Mayor looks to cut police spending
During his first meeting as mayor, Don Holtcamp set his sights on cutting spending at the Concordia Police Department bringing up several issues to the Board of Aldermen.
At the top of Holtcamp's list was the department's policy of hiring six full-time officers. He said the city is obligated to provide a police officer 24 hours a day, seven days a week. To do so requires 168 hours of staffing.
Employing six officers to work 40-hour shifts results in 240 hours of coverage, or a surplus of 72 hours each week.
"That extra man costs a lot of money," Holtcamp said.
Factoring in salaries, benefits, uniform allowances and the cost of a patrol car, Holtcamp put the annual cost of the additional officer at more than $53,000.
Concordia Police Chief Dan Lucas said the department tries to have two officers on duty throughout the day and evening, relying on single coverage in the overnight hours. Doing so, he said, provides greater visibility to the public and increases safety for officers.
Lucas noted that having two officers on duty during the day allows one to go into the local schools for the D.A.R.E. drug education program. In addition, nearly 80 percent of the chief's duties are administrative and keep him from actively patrolling the city's streets during his shift.
There was some question as to how long the policy has been in place, but it was generally agreed that the department has used six officers for at least the last five years. City Administrator Dale Klussman said the change came during his tenure as mayor and was made at the recommendation of the Missouri Police Chiefs Association.
Concordia resident Mel Bockelman, present at Monday's board meeting, said he felt two officers was a waste of money during the day. He noted that the Missouri State Highway Patrol uses single coverage.
"And they deal with an infinitely more dangerous class of people," he said.
Holtcamp agreed with Bockelman's assessment.
"You don't need double coverage," he said. "This is a sleepy little town."
Lucas countered that because of Concordia's location on Interstate 70, it sees the same people passing through that the Highway Patrol deals with. In addition, he said, the state troopers rely on local police and the Lafayette County Sheriff's Department to back them up when needed.

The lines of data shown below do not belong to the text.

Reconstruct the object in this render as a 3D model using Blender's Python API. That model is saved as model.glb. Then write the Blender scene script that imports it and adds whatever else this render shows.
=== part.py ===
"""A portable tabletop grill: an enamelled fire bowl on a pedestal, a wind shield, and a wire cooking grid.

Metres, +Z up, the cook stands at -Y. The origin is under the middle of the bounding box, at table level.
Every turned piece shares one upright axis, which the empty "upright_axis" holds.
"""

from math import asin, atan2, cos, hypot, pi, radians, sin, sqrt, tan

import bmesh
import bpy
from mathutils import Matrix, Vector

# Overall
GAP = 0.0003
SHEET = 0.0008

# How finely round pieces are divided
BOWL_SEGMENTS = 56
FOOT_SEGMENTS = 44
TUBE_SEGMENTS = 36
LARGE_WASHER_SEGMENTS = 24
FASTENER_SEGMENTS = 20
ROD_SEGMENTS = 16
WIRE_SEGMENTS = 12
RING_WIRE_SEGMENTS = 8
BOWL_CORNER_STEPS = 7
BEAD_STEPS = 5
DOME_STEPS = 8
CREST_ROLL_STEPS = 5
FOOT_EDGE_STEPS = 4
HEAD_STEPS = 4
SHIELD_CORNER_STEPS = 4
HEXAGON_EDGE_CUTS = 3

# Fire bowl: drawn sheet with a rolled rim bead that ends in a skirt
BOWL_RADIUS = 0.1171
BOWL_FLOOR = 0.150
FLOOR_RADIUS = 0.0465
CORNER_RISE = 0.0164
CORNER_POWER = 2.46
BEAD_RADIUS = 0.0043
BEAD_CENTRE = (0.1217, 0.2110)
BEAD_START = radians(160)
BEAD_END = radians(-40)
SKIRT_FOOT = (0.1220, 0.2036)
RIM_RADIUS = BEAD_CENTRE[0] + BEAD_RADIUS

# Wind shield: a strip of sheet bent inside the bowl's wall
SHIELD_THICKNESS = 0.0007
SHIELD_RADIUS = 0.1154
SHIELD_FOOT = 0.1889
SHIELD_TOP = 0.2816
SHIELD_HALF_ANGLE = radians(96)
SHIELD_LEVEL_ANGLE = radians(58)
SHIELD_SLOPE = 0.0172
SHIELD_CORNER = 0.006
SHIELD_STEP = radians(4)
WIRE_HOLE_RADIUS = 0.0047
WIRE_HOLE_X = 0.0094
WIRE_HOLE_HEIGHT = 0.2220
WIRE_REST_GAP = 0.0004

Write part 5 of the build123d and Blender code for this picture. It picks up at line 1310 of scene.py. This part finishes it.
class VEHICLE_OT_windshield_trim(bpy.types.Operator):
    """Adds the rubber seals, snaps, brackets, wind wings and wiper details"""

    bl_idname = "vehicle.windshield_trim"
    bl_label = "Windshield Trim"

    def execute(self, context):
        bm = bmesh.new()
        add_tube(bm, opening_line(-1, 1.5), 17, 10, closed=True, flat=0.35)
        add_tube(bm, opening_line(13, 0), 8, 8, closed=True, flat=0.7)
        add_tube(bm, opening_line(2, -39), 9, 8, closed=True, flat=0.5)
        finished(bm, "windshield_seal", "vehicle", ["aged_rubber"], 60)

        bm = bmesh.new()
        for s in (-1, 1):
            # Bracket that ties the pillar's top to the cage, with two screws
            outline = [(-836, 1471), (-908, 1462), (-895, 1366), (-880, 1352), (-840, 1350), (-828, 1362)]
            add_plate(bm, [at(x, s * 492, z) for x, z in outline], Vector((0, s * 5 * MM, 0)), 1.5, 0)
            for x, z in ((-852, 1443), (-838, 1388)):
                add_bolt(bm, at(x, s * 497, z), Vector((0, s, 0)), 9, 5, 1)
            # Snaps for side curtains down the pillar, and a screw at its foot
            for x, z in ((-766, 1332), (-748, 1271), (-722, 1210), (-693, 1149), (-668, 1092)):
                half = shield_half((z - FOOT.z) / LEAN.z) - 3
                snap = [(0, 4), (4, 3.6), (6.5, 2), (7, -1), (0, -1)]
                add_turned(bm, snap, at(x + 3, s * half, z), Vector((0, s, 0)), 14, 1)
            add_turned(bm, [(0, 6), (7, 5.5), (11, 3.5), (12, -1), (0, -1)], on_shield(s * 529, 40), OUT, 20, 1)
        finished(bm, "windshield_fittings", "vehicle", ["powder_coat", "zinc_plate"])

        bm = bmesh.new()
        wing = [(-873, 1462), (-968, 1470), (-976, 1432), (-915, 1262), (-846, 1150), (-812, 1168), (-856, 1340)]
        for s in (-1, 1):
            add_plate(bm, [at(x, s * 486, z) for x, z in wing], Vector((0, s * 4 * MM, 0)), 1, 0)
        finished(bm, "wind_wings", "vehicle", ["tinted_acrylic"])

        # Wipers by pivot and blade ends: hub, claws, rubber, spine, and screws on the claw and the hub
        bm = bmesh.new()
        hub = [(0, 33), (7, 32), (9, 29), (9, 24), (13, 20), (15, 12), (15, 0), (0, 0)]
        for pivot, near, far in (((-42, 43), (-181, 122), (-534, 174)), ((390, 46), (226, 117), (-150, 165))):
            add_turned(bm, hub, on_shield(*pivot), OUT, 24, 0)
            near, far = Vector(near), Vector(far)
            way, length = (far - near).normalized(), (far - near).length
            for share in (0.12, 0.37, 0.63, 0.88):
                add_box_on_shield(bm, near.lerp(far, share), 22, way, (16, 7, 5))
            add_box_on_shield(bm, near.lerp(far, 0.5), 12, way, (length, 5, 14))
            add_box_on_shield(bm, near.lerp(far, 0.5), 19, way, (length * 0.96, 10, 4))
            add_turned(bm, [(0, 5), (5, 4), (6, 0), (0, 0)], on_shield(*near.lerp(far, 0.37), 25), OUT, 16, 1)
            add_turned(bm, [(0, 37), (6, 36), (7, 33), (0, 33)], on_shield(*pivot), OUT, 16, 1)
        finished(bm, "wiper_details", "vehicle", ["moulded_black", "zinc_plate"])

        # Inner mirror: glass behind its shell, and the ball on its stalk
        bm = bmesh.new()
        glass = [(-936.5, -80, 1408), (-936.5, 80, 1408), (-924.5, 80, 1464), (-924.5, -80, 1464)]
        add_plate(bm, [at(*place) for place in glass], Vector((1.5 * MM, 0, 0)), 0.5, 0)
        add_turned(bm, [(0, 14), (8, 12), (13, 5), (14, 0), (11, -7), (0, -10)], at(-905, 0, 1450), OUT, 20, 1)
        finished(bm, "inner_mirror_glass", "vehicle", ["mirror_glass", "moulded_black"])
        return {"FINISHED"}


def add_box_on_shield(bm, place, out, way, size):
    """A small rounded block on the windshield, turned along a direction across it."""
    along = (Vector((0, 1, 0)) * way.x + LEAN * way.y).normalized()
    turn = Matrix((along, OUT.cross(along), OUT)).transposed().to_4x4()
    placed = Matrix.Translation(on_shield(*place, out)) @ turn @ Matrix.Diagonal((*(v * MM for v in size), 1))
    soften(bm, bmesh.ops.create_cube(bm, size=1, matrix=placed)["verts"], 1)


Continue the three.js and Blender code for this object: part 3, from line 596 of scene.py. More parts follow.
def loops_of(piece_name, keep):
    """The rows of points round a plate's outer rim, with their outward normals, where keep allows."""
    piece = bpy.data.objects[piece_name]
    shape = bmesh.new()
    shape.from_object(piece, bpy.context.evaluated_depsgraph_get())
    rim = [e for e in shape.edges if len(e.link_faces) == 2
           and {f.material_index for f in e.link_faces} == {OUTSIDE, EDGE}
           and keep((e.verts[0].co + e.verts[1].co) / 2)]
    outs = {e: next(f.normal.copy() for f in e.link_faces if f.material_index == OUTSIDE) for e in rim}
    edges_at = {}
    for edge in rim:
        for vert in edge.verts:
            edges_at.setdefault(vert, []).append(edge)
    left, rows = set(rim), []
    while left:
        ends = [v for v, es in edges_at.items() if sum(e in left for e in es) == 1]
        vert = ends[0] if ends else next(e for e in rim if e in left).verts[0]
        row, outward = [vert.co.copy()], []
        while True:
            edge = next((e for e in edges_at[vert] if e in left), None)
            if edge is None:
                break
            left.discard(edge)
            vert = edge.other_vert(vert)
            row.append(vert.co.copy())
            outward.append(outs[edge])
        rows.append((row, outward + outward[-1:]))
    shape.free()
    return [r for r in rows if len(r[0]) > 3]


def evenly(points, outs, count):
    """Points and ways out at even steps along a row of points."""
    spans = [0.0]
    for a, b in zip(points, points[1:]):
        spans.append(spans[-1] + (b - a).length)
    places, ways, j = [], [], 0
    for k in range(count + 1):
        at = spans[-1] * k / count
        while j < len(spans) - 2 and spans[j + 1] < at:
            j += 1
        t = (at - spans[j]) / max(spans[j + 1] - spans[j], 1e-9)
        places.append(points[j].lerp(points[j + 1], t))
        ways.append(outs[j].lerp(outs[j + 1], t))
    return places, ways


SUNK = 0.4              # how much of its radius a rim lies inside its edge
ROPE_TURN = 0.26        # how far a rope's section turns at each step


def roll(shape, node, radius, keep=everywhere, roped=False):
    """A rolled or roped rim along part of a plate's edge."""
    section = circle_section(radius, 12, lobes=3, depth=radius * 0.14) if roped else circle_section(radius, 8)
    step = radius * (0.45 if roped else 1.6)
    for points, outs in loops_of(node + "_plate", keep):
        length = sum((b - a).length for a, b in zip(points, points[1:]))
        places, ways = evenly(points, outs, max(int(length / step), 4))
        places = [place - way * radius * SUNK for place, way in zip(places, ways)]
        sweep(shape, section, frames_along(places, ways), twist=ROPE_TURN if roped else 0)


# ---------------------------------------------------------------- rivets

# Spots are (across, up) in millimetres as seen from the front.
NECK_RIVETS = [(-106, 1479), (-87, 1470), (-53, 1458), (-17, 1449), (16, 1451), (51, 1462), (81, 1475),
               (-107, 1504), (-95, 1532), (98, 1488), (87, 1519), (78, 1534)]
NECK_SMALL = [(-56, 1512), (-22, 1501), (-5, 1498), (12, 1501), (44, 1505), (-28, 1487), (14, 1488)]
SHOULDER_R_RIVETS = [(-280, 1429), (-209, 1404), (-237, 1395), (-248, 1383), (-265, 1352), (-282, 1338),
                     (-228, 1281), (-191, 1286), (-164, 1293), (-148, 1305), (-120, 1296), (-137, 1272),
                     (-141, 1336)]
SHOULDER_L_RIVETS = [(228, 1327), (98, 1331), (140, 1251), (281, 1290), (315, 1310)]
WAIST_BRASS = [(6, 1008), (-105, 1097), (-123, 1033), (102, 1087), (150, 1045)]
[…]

Lucas said because Concordia is relatively isolated in the southeastern corner of the county, there is a delay if its officers call for assistance.
"Our backup is on the left end of the county," he said, noting that state troopers and county officers tend to patrol more in the western part of the county where the majority of their emergency calls are located.
Holtcamp also questioned the department's use of overtime pay and reserve officers. He noted that the budget includes $8,000 to pay for reserve officers and an additional $8,000 of overtime pay for the full-time officers.
Klussman explained that because the department has more than four full-time officers it falls under a Fair Labor Standards Act provision that prohibits the city from using the "171 rule." That rule allows smaller municipalities to count a week as having 171 hours when scheduling emergency personnel in departments with fewer than five full-time employees.
In addition, the act also requires that employees be considered "on the clock" during their meal breaks if those breaks cannot be taken uninterrupted. Because police officers are expected to respond to calls even if they are at lunch or dinner, their breaks are paid time.
Klussman also noted that a larger than normal amount of overtime was paid last because the department was short-staffed and officers worked extra to maintain coverage.
Even at full-staffing levels, all officers will receive some overtime pay because they are required to appear for municipal court as witnesses and to work extra-duty shifts during the fall festival.
Holtcamp's final issue was with the policy of allowing the three officers who live in town to take a patrol car home at the end of their shift. He said he had received complaints from a number of citizens as well as other municipal employees, who feel that the program is either wasteful or unfair.
Aldermen Homer Nierman and Kevin Reinwald both spoke in favor of the take-home program, noting that any extra cost was offset by the increase police visibility in Concordia's neighborhoods.
Lucas noted that when officers take their cars home, they assume a sense of ownership, and they take better care of them. The end result is longer vehicle life and reduced repair expenses. He also pointed out the cars are not for personal use and when an officer is behind the wheel they are on police business.
Alderman Mark Schnakenberg said he wasn't necessarily against the take-home program, but added that he wanted to know more about its costs.
"It's all about budget and security," he said. "We just have to balance them."
In the end, the board chose to send the matter to the Concordia Police Advisory Board with instructions to really dig into the matter and produce a "black and white" assessment of the departments needs for staffing and expenditures.
The advisory board is scheduled to meet on May 19.